* _WHAT IS BEING ASKED_
Please repeat only the stretch of records running from the first line through the line that contains "GRILLE_LOW, GRILLE_HIGH = .575, .948".

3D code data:
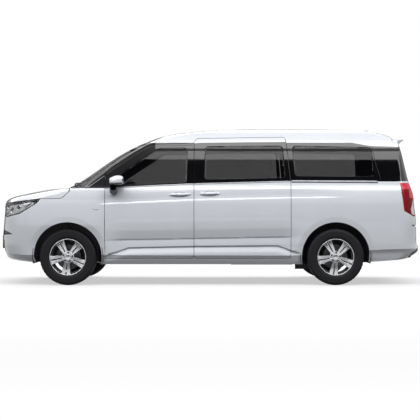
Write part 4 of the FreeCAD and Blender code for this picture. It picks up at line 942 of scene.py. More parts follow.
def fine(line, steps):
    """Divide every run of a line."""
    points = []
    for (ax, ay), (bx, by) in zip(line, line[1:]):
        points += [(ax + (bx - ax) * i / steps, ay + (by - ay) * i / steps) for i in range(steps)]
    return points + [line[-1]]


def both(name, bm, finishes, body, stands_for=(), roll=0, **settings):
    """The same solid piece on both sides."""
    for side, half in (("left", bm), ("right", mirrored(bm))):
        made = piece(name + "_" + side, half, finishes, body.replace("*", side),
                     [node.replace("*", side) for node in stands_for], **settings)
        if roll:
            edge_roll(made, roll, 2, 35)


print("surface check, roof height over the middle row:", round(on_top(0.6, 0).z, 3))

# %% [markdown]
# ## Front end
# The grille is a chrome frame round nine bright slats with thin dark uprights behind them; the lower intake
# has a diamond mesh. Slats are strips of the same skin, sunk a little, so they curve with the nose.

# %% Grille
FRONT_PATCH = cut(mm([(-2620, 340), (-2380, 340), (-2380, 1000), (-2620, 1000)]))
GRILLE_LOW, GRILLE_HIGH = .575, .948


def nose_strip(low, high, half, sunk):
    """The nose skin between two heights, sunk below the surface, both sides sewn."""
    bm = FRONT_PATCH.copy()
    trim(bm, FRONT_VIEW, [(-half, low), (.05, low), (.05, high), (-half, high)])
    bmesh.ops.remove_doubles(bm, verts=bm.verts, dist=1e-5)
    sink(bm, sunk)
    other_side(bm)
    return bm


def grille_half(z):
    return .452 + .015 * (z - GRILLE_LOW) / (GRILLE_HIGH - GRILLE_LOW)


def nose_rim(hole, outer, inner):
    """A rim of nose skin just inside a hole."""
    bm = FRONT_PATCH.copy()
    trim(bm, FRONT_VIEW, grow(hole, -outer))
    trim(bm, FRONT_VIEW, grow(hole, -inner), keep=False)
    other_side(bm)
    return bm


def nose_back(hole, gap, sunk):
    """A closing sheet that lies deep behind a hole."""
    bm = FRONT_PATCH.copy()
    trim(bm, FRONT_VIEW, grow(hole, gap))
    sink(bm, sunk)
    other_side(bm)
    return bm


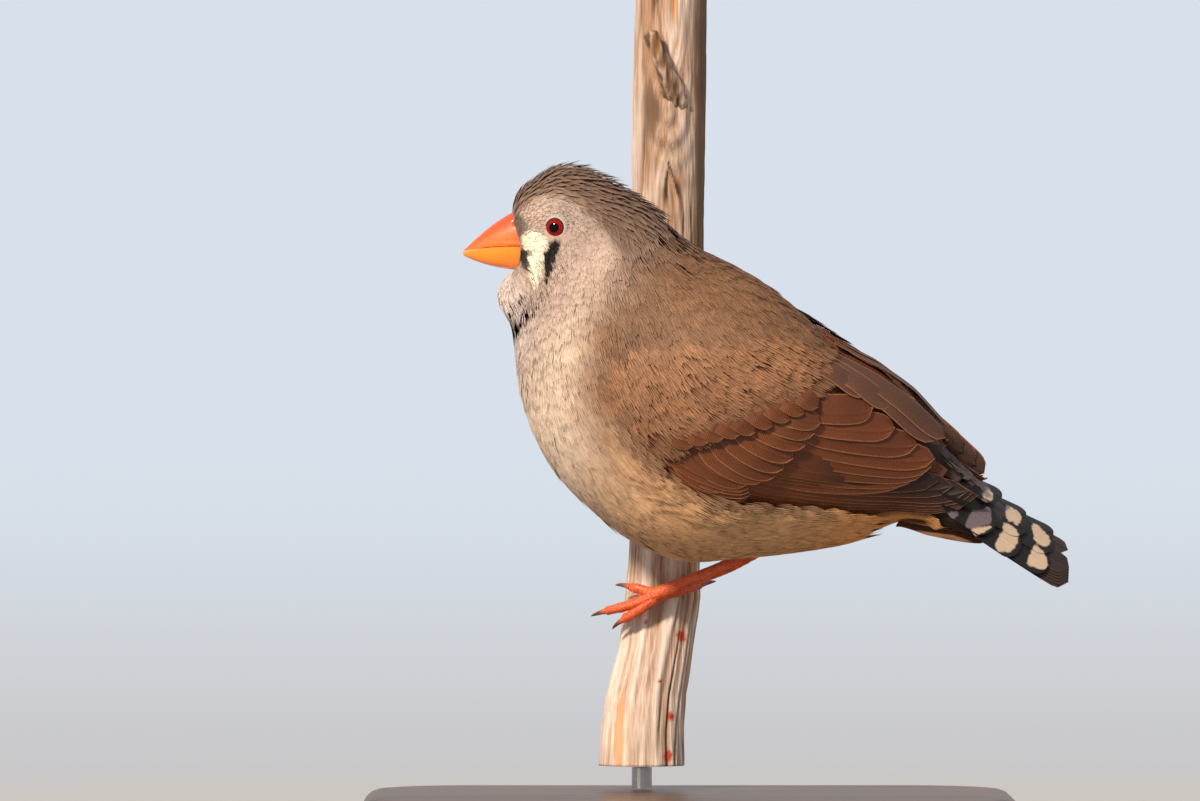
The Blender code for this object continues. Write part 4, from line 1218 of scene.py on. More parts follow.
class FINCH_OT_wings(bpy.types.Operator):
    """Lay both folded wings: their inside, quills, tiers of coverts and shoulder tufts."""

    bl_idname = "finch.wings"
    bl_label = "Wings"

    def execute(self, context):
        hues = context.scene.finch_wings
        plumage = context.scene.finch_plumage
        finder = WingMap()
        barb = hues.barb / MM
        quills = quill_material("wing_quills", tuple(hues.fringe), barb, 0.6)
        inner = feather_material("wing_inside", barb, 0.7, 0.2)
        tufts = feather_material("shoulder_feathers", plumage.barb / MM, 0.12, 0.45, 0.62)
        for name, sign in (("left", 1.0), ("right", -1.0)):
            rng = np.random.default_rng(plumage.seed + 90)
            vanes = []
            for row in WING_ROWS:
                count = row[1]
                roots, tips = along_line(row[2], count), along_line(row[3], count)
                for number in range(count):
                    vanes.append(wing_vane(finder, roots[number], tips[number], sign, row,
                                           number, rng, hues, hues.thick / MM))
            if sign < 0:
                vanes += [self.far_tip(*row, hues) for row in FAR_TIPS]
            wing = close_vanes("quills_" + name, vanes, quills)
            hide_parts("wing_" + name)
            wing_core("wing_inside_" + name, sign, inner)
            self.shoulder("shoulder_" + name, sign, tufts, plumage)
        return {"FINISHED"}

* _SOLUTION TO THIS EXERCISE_
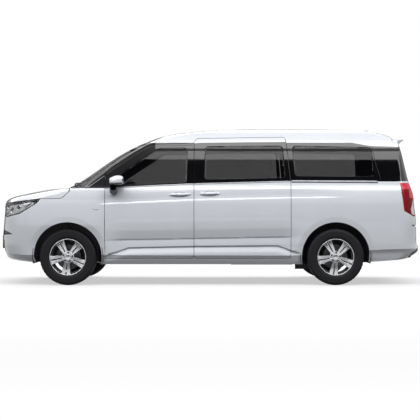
Write part 4 of the FreeCAD and Blender code for this picture. It picks up at line 942 of scene.py. More parts follow.
def fine(line, steps):
    """Divide every run of a line."""
    points = []
    for (ax, ay), (bx, by) in zip(line, line[1:]):
        points += [(ax + (bx - ax) * i / steps, ay + (by - ay) * i / steps) for i in range(steps)]
    return points + [line[-1]]


def both(name, bm, finishes, body, stands_for=(), roll=0, **settings):
    """The same solid piece on both sides."""
    for side, half in (("left", bm), ("right", mirrored(bm))):
        made = piece(name + "_" + side, half, finishes, body.replace("*", side),
                     [node.replace("*", side) for node in stands_for], **settings)
        if roll:
            edge_roll(made, roll, 2, 35)


print("surface check, roof height over the middle row:", round(on_top(0.6, 0).z, 3))

# %% [markdown]
# ## Front end
# The grille is a chrome frame round nine bright slats with thin dark uprights behind them; the lower intake
# has a diamond mesh. Slats are strips of the same skin, sunk a little, so they curve with the nose.

# %% Grille
FRONT_PATCH = cut(mm([(-2620, 340), (-2380, 340), (-2380, 1000), (-2620, 1000)]))
GRILLE_LOW, GRILLE_HIGH = .575, .948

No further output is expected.